The question now becomes, how does Service A indicate what service to send traffic to, and how does it know what jobs comprise this service. This means we need to first be able to name a service. Having a naming convention, or template, means that all RPC originators will talk the same language, and all RPC API providers can also indicate (using the same language) which service(s) they are able to provide. This concept is largely known as “Service Discovery”. Conceptually we can think of this as something similar to the following:

Charon Service Naming

As we can see, we’ve chosen a URL-like schema. Where we use svc as the scheme, followed by no authority (as of now), and the first part of the URL path being the service name. Hence all service names will look like svc:///<service-name>. The service-name is a short, human consumable and recognizable, name. It is not a DNS (Domain Name Service) name. Now the question is, how do we translate this generic looking name into something that code can use (IP addresses & ports, etc). This is where we introduce the first Charon RPC System Service, the Discovery Service. This image should help show what this looks like:

Charon Service Discovery

As we can see, our service (Service A) will contact svc:///discovery-service and ask it via a GetService API call for the Service information object for the requested service (here svc:///service-b). The discovery service will then return the information about the requested service. Note, we will cover how the Discovery Service knows about any specific service a bit later. (Also, how the Discovery Service is found will be discussed later).

Now that we have information about the service we wish to send traffic to, how do we know how much traffic to send to each job that implements the service? For this we ask the Balancing Service to provide us with weights for each of the places we can send traffic. Now the picture looks more like the following:

Charon Load Balancing

As you can see here, our service send a GetWeights RPC call to the Balancing Service, which then responds with a set of weights for each of the backends where our traffic can be sent to. There are several things of note here.

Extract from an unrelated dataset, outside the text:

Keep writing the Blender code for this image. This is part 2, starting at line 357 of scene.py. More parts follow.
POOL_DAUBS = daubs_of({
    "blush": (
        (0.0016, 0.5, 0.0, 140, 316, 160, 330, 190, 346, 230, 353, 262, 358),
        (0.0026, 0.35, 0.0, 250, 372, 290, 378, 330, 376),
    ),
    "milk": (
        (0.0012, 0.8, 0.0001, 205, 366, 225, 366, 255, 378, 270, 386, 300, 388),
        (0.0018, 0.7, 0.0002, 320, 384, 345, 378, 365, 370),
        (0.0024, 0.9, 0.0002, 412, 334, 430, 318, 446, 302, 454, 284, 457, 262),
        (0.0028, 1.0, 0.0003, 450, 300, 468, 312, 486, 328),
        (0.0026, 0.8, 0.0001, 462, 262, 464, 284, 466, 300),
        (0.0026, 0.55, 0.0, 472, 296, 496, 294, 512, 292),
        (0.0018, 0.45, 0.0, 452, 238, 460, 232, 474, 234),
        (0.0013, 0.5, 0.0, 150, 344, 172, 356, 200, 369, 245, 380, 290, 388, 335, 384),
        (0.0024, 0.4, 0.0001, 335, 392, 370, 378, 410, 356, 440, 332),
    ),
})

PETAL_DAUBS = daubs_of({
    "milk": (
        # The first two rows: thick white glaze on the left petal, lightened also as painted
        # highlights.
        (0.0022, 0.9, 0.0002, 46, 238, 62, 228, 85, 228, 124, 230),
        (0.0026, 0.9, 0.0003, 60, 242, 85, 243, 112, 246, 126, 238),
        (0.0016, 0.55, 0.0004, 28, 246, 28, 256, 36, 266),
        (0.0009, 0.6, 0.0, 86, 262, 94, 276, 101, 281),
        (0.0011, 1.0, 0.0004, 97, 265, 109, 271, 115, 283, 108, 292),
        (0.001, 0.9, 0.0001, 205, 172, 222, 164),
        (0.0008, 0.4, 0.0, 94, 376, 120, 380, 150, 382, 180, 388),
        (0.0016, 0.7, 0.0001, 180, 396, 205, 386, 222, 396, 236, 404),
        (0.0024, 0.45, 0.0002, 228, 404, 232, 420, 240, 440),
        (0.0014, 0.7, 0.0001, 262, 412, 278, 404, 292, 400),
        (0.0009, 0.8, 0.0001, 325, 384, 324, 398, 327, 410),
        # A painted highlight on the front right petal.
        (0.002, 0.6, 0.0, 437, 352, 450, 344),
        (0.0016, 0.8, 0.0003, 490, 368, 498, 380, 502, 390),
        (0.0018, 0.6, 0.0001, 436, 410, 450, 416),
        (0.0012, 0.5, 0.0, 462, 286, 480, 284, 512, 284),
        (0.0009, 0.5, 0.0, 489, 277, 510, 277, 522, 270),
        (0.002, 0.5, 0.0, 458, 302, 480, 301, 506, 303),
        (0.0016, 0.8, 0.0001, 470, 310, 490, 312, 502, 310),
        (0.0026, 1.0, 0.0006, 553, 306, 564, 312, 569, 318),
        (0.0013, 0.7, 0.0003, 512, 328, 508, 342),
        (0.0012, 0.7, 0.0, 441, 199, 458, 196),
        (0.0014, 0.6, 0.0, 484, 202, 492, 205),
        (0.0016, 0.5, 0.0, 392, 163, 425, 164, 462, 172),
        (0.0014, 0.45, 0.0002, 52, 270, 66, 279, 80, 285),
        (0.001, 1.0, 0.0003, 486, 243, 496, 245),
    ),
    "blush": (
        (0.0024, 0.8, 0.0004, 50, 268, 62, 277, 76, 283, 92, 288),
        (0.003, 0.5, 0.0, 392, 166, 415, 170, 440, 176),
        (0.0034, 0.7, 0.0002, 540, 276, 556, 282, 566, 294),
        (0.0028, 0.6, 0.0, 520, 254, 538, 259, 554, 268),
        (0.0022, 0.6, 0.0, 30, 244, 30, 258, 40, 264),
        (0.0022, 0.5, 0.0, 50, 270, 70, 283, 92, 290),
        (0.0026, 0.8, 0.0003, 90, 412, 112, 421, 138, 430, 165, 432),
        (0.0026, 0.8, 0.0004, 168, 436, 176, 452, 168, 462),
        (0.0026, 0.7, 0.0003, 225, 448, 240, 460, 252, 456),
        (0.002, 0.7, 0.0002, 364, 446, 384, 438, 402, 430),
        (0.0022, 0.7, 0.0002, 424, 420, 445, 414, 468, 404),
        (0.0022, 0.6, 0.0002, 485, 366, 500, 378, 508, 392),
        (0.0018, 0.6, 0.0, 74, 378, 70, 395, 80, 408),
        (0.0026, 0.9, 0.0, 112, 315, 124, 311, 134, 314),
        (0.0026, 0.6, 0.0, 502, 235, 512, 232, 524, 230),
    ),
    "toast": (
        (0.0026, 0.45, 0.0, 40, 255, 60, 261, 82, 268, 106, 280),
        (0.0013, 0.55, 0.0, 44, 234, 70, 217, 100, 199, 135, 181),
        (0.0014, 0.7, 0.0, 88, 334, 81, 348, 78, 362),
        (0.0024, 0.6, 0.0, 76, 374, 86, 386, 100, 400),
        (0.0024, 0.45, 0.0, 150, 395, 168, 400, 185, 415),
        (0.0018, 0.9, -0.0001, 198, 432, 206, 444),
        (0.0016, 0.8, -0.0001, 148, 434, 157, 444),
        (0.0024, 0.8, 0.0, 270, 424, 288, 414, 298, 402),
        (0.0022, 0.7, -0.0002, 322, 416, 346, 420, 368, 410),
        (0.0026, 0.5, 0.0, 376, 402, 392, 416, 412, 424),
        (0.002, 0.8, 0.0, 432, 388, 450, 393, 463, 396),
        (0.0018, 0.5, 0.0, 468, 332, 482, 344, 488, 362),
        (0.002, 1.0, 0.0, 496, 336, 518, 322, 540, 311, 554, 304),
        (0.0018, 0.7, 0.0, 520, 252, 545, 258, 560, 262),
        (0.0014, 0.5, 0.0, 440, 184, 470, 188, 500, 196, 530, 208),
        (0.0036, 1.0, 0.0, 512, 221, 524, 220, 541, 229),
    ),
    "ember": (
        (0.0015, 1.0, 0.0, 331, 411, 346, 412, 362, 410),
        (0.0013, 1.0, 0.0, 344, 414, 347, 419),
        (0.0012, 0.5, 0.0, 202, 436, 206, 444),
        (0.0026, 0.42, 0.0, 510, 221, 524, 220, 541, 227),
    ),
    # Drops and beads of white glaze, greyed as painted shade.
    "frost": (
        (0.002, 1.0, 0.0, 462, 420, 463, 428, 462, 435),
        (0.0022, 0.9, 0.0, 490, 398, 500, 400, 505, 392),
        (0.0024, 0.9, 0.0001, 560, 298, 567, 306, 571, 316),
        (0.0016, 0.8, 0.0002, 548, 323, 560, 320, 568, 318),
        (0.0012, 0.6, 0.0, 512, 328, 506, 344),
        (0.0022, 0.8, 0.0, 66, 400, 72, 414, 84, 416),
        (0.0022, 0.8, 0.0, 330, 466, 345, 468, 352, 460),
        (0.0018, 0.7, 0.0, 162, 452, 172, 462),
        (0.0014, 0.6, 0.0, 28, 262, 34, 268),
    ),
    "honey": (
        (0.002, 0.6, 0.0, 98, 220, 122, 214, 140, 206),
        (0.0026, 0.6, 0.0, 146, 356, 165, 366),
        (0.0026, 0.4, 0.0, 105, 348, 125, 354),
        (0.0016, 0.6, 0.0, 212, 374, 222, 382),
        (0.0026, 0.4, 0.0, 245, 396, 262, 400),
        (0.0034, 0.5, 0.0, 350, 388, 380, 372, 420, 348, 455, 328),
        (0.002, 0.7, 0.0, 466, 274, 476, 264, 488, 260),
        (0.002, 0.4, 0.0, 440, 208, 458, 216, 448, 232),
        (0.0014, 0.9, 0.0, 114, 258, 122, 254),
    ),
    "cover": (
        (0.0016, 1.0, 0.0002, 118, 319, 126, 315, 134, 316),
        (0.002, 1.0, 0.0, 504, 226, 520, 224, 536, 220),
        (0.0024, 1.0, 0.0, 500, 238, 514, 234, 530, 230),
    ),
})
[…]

The Balancing Service is not part of the dataplane. It is merely part of the control plane. If it becomes unavailable, our service could continue to operate, albeit without updated load balancing weights.
The Balancing Service could “drain” one of the backend job(s) by setting the weights of their traffic assignments to zero.
The Discovery Service knows nothing of weights to assign, only of possibly locations for backends.
The Balancing Service could assign weights differently based on the portion of Service A that is asking for weights, possibly matching portions of our service to “closer” portions of the backend service.

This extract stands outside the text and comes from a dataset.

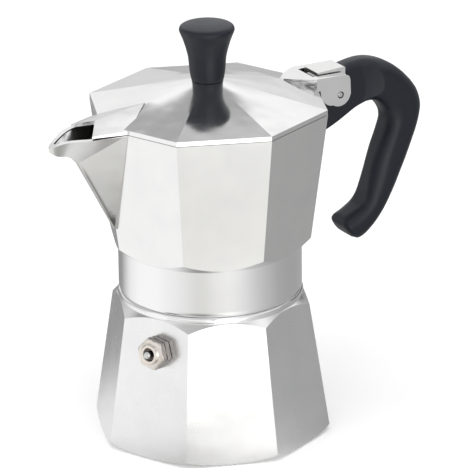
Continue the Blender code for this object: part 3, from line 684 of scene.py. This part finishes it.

Once we have assigned load proportions to backend, how does the Balancing Service know what actual load all services using the same backend service have actually used? There are multiple things that the Balancing Service will need to know, such as “Usage”, “Load”, and “Health” of the backend service to make informed load assignments. The first of these is “front end” usage reporting. These are reported as shown here:

Charon Usage Reporting

As you can see, our service will periodically call ReportUsage on the Balancing Service to report the actual usage for each backend of a service it has sent traffic to. As you can see in here, the “front end”, our service, is sending these usage reports about the backends it is sending RPC traffic to.

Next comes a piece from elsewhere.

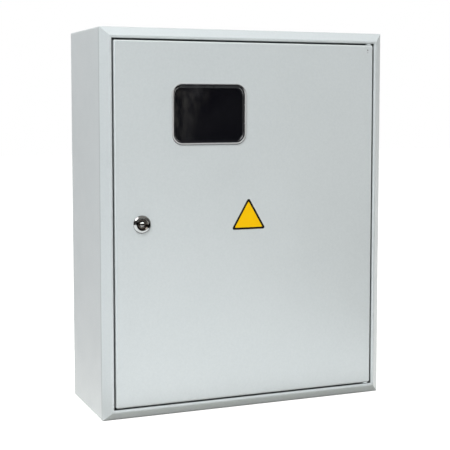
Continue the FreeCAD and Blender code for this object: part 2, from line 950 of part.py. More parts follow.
def make_lock_nut():
    nut = hex_nut(lock_nut_flats, lock_nut_thickness, lock_barrel_radius)
    at = Vector(lock_x, front_y + sheet + lock_washer_thickness, lock_z)
    return placed(nut, at, Vector(0, 1, 0))


def make_lock_cam():
    """A flat cam that hangs down when unlocked; a quarter turn takes it behind the left ledge."""
    at = Vector(lock_x, front_y + plug_end_depth, lock_z)
    back = Vector(0, 1, 0)
    tip = cam_width / 2
    hub = Part.makeCylinder(cam_hub_radius, cam_thickness, at, back)
    arm = box(
        lock_x - tip,
        lock_x + tip,
        at.y,
        at.y + cam_thickness,
        lock_z - cam_length + tip,
        lock_z,
    )
    nose = Part.makeCylinder(tip, cam_thickness, at - Vector(0, 0, cam_length - tip), back)
    cam = hub.fuse([arm, nose]).removeSplitter()
    half = cam_square / 2 + cam_square_play
    hole = box(
        lock_x - half,
        lock_x + half,
        at.y - cam_thickness,
        at.y + 2 * cam_thickness,
        lock_z - half,
        lock_z + half,
    )
    return cam.cut(hole)


def make_cam_fixing():
    at = Vector(lock_x, front_y + plug_end_depth + cam_thickness, lock_z)
    back = Vector(0, 1, 0)
    ring = washer(cam_washer_radius, cam_screw_radius, cam_washer_thickness)
    save(placed(ring, at, back), "cam_washer")
    length = cam_screw_length + cam_washer_thickness
    screw = headed_screw(cam_screw_radius, length, cam_screw_head_radius, cam_screw_head)
    save(placed(screw, at + back * cam_washer_thickness, back), "cam_screw")


# Hinges


def mirrored_down(shape):
    return shape.mirror(Vector(0, 0, 0), Vector(0, 0, 1))


def clip_base():
    return door_height / 2 - sheet - clip_thickness - clip_play


def make_hinge_pin():
    """A rod up through the door and the case, with a groove for its clip and one to draw it out by."""
    top = half_height - door_inset + pin_reach
    pin = Part.makeCylinder(pin_radius, pin_length, Vector(hinge_x, hinge_y, top - pin_length))
    groove = washer(2 * pin_radius, pin_radius - pin_groove_depth, clip_thickness)
    grooves = []
    for z in (clip_base(), top - pin_length + pin_foot_groove):
        grooves.append(groove.translated(Vector(hinge_x, hinge_y, z)))
    return pin.cut(grooves)


def make_hinge_clip():
    """Retaining clip in the pin's groove, under the door's flange."""
    ring = washer(clip_radius, pin_radius - pin_groove_depth, clip_thickness)
    half_mouth = pin_radius / 2
    mouth = box(-half_mouth, half_mouth, 0, 2 * clip_radius, -clip_thickness, 2 * clip_thickness)
    return ring.cut(mouth).translated(Vector(hinge_x, hinge_y, clip_base()))


def bracket_top():
    return door_height / 2 - sheet - bracket_drop


def make_hinge_bracket():
    """Folded bracket on the door's right flange; its leg guides the pin."""
    wall = door_width / 2 - sheet
    top = bracket_top()
    y0 = hinge_y - bracket_leg_depth / 2 + bracket_setback
    section = folded_section(
        [(bracket_leg_reach, 0), (0, 0), (0, -bracket_foot_height)],
        bracket_sheet,
        bend_inside,
    )
    turn = FreeCAD.Matrix(-1, 0, 0, wall, 0, 0, 1, y0, 0, 1, 0, top, 0, 0, 0, 1)
    bracket = section.extrude(Vector(0, 0, bracket_foot_depth)).transformGeometry(turn)
    spare = box(
        wall - 2 * bracket_leg_reach,
        wall - bracket_sheet - bend_inside,
        y0 + bracket_leg_depth,
        y0 + 2 * bracket_foot_depth,
        top - 2 * bracket_sheet,
        top + bracket_sheet,
    )
    in_bend = box(
        wall - bracket_sheet - bend_inside,
        wall + bracket_sheet,
        front_y,
        front_y + door_bend_radius,
        top - 2 * bracket_foot_height,
        top + bracket_sheet,
    )
    hole_base = Vector(hinge_x, hinge_y, top - 2 * bracket_sheet)
    hole = Part.makeCylinder(pin_radius + pin_play, 3 * bracket_sheet, hole_base)
    return bracket.cut([spare, in_bend, hole])


def make_hinge_spacer():
    """Round spacer that fills the gap between the door's edge and the case."""
    ring = washer(spacer_radius, pin_radius + pin_play, spacer_thickness)
    return ring.translated(Vector(hinge_x, hinge_y, door_height / 2))


def make_hinges():
    pieces = {
        "hinge_pin": make_hinge_pin(),
        "hinge_clip": make_hinge_clip(),
        "hinge_bracket": make_hinge_bracket(),
        "hinge_spacer": make_hinge_spacer(),
    }
    for name, shape in pieces.items():
        save(shape, name + "_top")
        save(mirrored_down(shape), name + "_bottom")


# Sticker


def make_sticker():
    """A blank triangular sticker with round corners, near the middle of the door."""
    base_z = half_height - sticker_base_from_top
    apex_z = base_z + sticker_side * math.sqrt(3) / 2
    half = sticker_side / 2
    corners = [
        Vector(sticker_x - half, 0, base_z),
        Vector(sticker_x + half, 0, base_z),
        Vector(sticker_x, 0, apex_z),
    ]
    middle = (corners[0] + corners[1]) * 0.5
    run = [middle] + corners[1:] + [corners[0], middle]
    edges = rounded_run(run, [sticker_corner] * 3)
    face = Part.Face(Part.Wire(Part.__sortEdges__(edges)))
    outside = face.translated(Vector(0, front_y - sticker_thickness, 0))
    return outside.extrude(Vector(0, sticker_thickness, 0))


save(make_case_shell(), "case_shell")
save(make_back_panel(), "back_panel")
save(make_mounting_plate(), "mounting_plate")
make_plate_fixing()
save(make_rail(), "mounting_rail")
make_rail_screws()
make_terminal_bar()
case_earth_place = Vector(half_width - sheet, front_y + case_earth_depth, case_earth_z)
make_earth_stud("case", case_earth_place, Vector(-1, 0, 0))
door_earth_place = Vector(door_earth_x, front_y + sheet, door_earth_z)
make_earth_stud("door", door_earth_place, Vector(0, 1, 0))
save(make_door_panel(), "door_panel")
save(make_door_seal(), "door_seal")
save(make_window_frame(), "window_frame")
save(make_window_pane(), "window_pane")
save(make_lock_housing(), "lock_housing")
save(make_lock_plug(), "lock_plug")
save(make_lock_washer(), "lock_washer")
save(make_lock_nut(), "lock_nut")
save(make_lock_cam(), "lock_cam")
make_cam_fixing()
make_hinges()
save(make_sticker(), "triangle_sticker")
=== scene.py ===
import json
import math

import bpy
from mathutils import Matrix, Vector

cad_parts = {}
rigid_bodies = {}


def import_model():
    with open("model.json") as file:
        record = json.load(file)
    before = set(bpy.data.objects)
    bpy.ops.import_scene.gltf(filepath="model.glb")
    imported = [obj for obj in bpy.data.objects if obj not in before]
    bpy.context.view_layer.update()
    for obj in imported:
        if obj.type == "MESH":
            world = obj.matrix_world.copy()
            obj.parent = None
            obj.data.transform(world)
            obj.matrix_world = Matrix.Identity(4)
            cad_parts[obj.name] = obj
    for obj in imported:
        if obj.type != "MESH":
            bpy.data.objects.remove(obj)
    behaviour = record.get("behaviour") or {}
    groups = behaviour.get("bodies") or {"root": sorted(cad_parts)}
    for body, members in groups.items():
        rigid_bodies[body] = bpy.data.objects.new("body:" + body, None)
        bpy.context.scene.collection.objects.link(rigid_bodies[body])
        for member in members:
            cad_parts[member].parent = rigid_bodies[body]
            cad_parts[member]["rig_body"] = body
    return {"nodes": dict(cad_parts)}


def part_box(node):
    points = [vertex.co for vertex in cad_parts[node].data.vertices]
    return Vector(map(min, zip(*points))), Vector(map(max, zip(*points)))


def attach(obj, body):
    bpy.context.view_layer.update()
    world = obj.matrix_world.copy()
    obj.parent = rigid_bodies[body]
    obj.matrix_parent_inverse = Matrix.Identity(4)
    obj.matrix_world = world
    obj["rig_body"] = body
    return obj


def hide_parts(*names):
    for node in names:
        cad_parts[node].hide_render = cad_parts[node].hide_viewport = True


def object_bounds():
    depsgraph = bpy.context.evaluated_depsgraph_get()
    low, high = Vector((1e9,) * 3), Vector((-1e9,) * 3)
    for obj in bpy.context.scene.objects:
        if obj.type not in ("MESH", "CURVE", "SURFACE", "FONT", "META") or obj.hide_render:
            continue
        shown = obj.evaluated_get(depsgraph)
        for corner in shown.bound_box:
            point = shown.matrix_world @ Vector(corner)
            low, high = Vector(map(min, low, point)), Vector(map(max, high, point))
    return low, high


# Looks of the electric meter box, in metres. X is right, Y goes from the door to the wall, Z is up.

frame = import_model()
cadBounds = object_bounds()
scene = bpy.context.scene
print("frame loaded:", len(frame["nodes"]), "nodes")

doorLow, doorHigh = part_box("door_panel")
lockLow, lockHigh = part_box("lock_housing")
lockMiddle = (lockLow + lockHigh) / 2
lockMiddle.y = doorLow.y  # on the lock's axis, level with the door's face


# Small helpers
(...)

However, so far we have not discussed at any length how load and health of the backends (implementations of a service) are transmitted or observed. For this we introduce another Charon RPC Service component, the Reporting Service. This service collects both load and health reports, aggregates them, and then ultimately makes this information available to the Balancing Service to modify load assignments as desired. This looks much like the following:

Charon Load/Health Reporting

As we can see here, load and health reporting can come from the backend service itself, or some form of external monitoring (e.g. K8S or Linux Kernel stats). These reports complete a feedback cycle with the Balancing Service the control element. How do we configure all these parts of the Charon RPC System Services? You guessed it, we introduce yet another service, the Config Service. This service implements a CRUD-like gRPC API and will configure the rest of the Charon services. This looks a bit like the following:

Charon Config Service

So far we’ve mostly talked about “service names”, and some sort of abstract “backend service” and “jobs implementing the service”. These are all abstract items in our universe. We now need slightly more concrete manifestations of these concepts. As such, we define the following:

Service: A collection of “Roots”
Root: A “Coord” within our universe
Coord: A vector, or an ordered set of dimension values
Dimension: A named vector, ordered

Yup, clear as mud. However, I think that an example will make things much more clear. Imagine that we have infrastructure where we are using K8S to run our “jobs” (say replica sets). We are using multiple K8S clusters for redundancy and reliability. Say, one in Asia, one in Europe, and a couple in the USA. For example’s sake, let’s call these k8s-asia, k8s-europe, k8s-usa, and k8s-usb. Within each of these K8S clusters we have a namespace and a job name, as well as each task’s name within the respective job. We could address (virtually) any task using a string similar to <k8s-cluster>/<namespace-name>/<job-name>/<task-name>. We’ve defined a “universe” with four dimensions: k8s-cluster, namespace-name, job-name, and task-name. We’ve also ordered each of these dimensions, where task-name only has meaning within the job-name that it is contained within. IE: there could be multiple task-name = "name-a" throughout our universe that are not related. We also stipulate that any dimension’s value is unique. IE: there are not two different k8s-usa/default/some-job “things”.

The configuration of the universe is really part of how your infrastructure is defined. There are likely common options depending on where and how you are building your infrastructure. There will be different options that feel natural, depending on if you’re implementing this in AWS, Azure, GCP, on-prem, or a combination of these. There is a tradeoff in the definition of this universe. Using a large set of highly granular dimensions will significantly increase the complexity of computations required for balancing the load. While having too few will be fraught with inability to have the control one desires. As a general rule, somewhere between 3 and 5 dimensions (inclusive) should be sufficient for most use cases. A picture of this would look something like the following:

Charon Coords

We’re getting to the end of this portion of my brain dump. The last part for this article is a small sample of what a configuration document could look like for a single service:

Charon Service Config

The next steps are in implementing a simple binary to prove the concepts out. At this point most of the base protobuf definitions are complete along with some very MVP parts of the code.